◆ SET PROBLEM: Can all of these lines be returned exactly?
····················
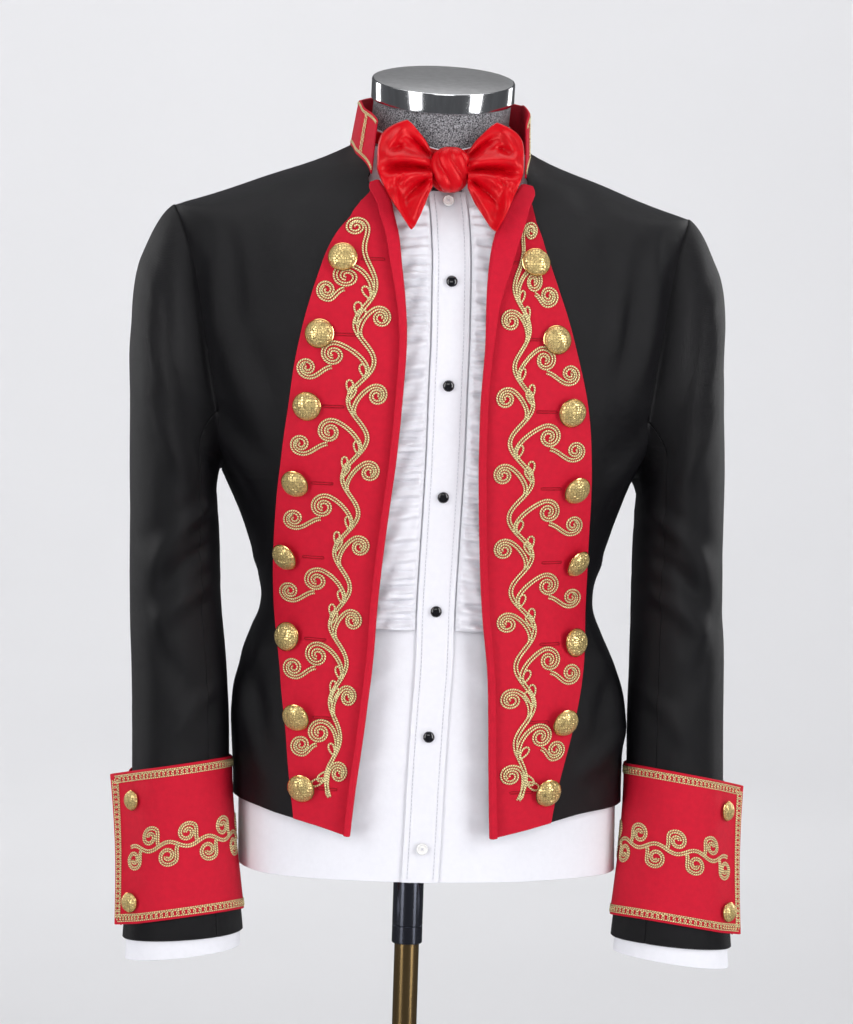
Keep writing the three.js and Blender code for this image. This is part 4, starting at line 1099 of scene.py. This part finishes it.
BOW_FOLDS = [  # as for cloth creases, on the bow's front
    (14, 1405, 60, 1410, 4.5, 4.4, -1),
    (14, 1399, 62, 1398, 2.8, -4.6, -1),
    (14, 1396, 54, 1385, 4.2, 4.0, -1),
    (16, 1409, 40, 1430, 3.0, -3.2, -1),
    (16, 1412, 32, 1432, 2.6, 2.2, -1),
    (17, 1392, 44, 1368, 2.8, -3.6, -1),
    (18, 1386, 34, 1354, 3.0, 2.8, -1),
    (46, 1434, 60, 1402, 4.5, 2.8, -1),
    (40, 1420, 56, 1414, 3.0, -2.2, -1),
    (40, 1394, 58, 1374, 3.2, -3.4, -1),
    (50, 1390, 46, 1360, 3.5, 3.0, -1),
]


def neckline(angle, out=0.0):
    sine, cosine = np.sin(np.radians(angle)), np.cos(np.radians(angle))
    x = (NECKLINE["half_width"] + out) * sine
    return x, NECKLINE["y"] - (NECKLINE["half_depth"] + out) * cosine


def shirt_plan(along):
    return neckline(180 - 180 * along, NECKLINE["opening"])


def build_shirt():
    lift = -SHIRT_WALL / 2
    front_edge, front_low, front_high = neck_edge("shirt", shirt_plan, 0.5, 1)
    heights = np.concatenate([pitch_rows(SHIRT_HEM_Z, 1376, 5), pitch_rows(1380, front_high - 1, 3)])

    def button_edge(z):
        placket = angle_at("shirt", z, PLACKET_HALF_WIDTH - 2)
        return np.where(z > front_low, np.maximum(placket, front_edge(z) + 1), placket)

    z, angle = panel("shirt", heights, np.linspace(0, 1, 36), button_edge,
                     lambda h: armhole_edge(h, -1) + 1.5 - seam_angle("shirt", h) - 3)
    below = lambda p: 1 - smoothstep(p[..., 2], 965, 990)
    net = cloth_points("shirt", z, angle, lift, SHIRT_CREASES, below)
    cloth_pair("shirt_front", net, "shirt", SHIRT_WALL, "white_cotton")
    z, angle = panel("shirt", np.concatenate([pitch_rows(SHIRT_HEM_Z, 1396, 8), [1404, 1411]]),
                     np.linspace(0, 1, 30), lambda h: armhole_edge(h, 1) + 1.5 + seam_angle("shirt", h),
                     lambda h: 180 + 0 * h)
    half = cloth_points("shirt", z, angle, lift, SHIRT_CREASES, below)
    net = np.concatenate([half, mirrored(half[:, -2::-1], -1)], axis=1)
    cloth("shirt_back", posed(net, "shirt"), SHIRT_WALL, "white_cotton")


def on_shirt(x, z, lift):
    """A point of the shirt's front, x to the side of its centre line, and the cloth's normal there."""
    x, z = paired(x, z)
    angle = angle_at("shirt", z, x)
    return raised("shirt", z, angle, lift), surface_normal("shirt", z, angle)


def stitches(x, low, high, lift, length, sign=1):
    """Paths for a row of stitches up the shirt's front."""
    paths = []
    for start in np.arange(low, high, STITCH["pitch"]):
        line, normal = on_shirt(x, start + length * np.array([0, 0.5, 1]), lift)
        paths.append((*worn(line, normal, sign, "shirt"), False))
    return paths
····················
◆ RESULT OF THE EXERCISE:
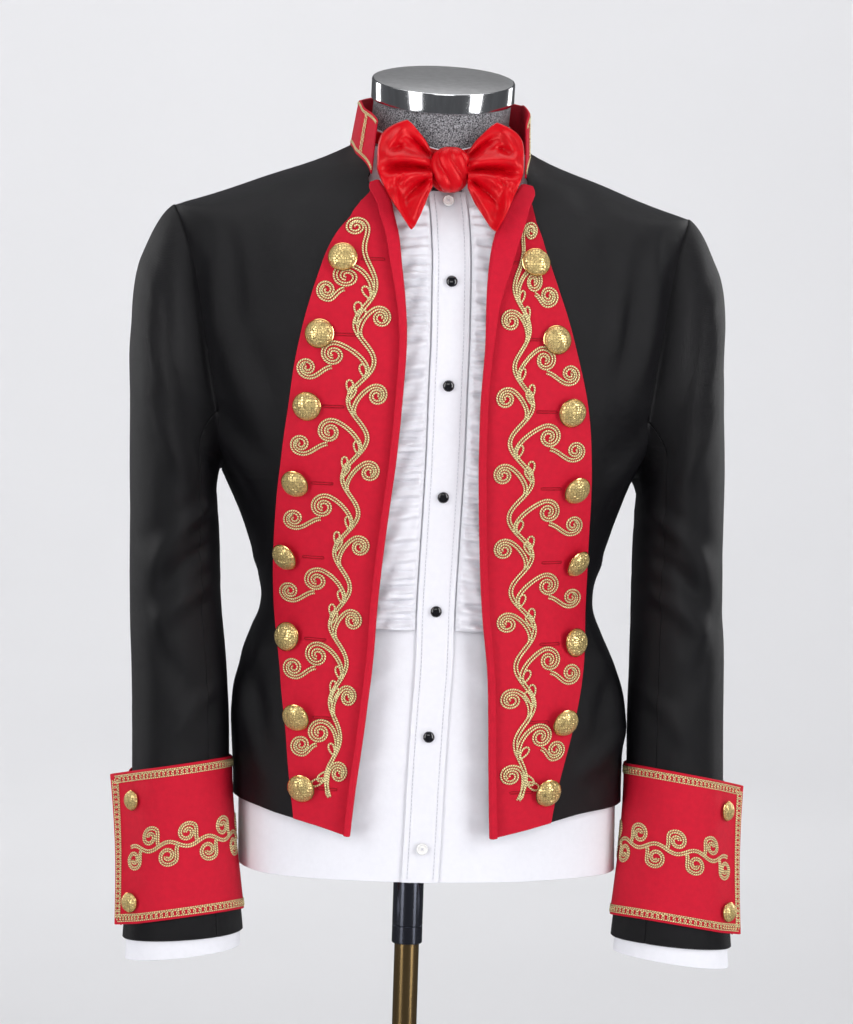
Keep writing the three.js and Blender code for this image. This is part 4, starting at line 1099 of scene.py. This part finishes it.
BOW_FOLDS = [  # as for cloth creases, on the bow's front
    (14, 1405, 60, 1410, 4.5, 4.4, -1),
    (14, 1399, 62, 1398, 2.8, -4.6, -1),
    (14, 1396, 54, 1385, 4.2, 4.0, -1),
    (16, 1409, 40, 1430, 3.0, -3.2, -1),
    (16, 1412, 32, 1432, 2.6, 2.2, -1),
    (17, 1392, 44, 1368, 2.8, -3.6, -1),
    (18, 1386, 34, 1354, 3.0, 2.8, -1),
    (46, 1434, 60, 1402, 4.5, 2.8, -1),
    (40, 1420, 56, 1414, 3.0, -2.2, -1),
    (40, 1394, 58, 1374, 3.2, -3.4, -1),
    (50, 1390, 46, 1360, 3.5, 3.0, -1),
]


def neckline(angle, out=0.0):
    sine, cosine = np.sin(np.radians(angle)), np.cos(np.radians(angle))
    x = (NECKLINE["half_width"] + out) * sine
    return x, NECKLINE["y"] - (NECKLINE["half_depth"] + out) * cosine


def shirt_plan(along):
    return neckline(180 - 180 * along, NECKLINE["opening"])


def build_shirt():
    lift = -SHIRT_WALL / 2
    front_edge, front_low, front_high = neck_edge("shirt", shirt_plan, 0.5, 1)
    heights = np.concatenate([pitch_rows(SHIRT_HEM_Z, 1376, 5), pitch_rows(1380, front_high - 1, 3)])

    def button_edge(z):
        placket = angle_at("shirt", z, PLACKET_HALF_WIDTH - 2)
        return np.where(z > front_low, np.maximum(placket, front_edge(z) + 1), placket)

    z, angle = panel("shirt", heights, np.linspace(0, 1, 36), button_edge,
                     lambda h: armhole_edge(h, -1) + 1.5 - seam_angle("shirt", h) - 3)
    below = lambda p: 1 - smoothstep(p[..., 2], 965, 990)
    net = cloth_points("shirt", z, angle, lift, SHIRT_CREASES, below)
    cloth_pair("shirt_front", net, "shirt", SHIRT_WALL, "white_cotton")
    z, angle = panel("shirt", np.concatenate([pitch_rows(SHIRT_HEM_Z, 1396, 8), [1404, 1411]]),
                     np.linspace(0, 1, 30), lambda h: armhole_edge(h, 1) + 1.5 + seam_angle("shirt", h),
                     lambda h: 180 + 0 * h)
    half = cloth_points("shirt", z, angle, lift, SHIRT_CREASES, below)
    net = np.concatenate([half, mirrored(half[:, -2::-1], -1)], axis=1)
    cloth("shirt_back", posed(net, "shirt"), SHIRT_WALL, "white_cotton")


def on_shirt(x, z, lift):
    """A point of the shirt's front, x to the side of its centre line, and the cloth's normal there."""
    x, z = paired(x, z)
    angle = angle_at("shirt", z, x)
    return raised("shirt", z, angle, lift), surface_normal("shirt", z, angle)


def stitches(x, low, high, lift, length, sign=1):
    """Paths for a row of stitches up the shirt's front."""
    paths = []
    for start in np.arange(low, high, STITCH["pitch"]):
        line, normal = on_shirt(x, start + length * np.array([0, 0.5, 1]), lift)
        paths.append((*worn(line, normal, sign, "shirt"), False))
    return paths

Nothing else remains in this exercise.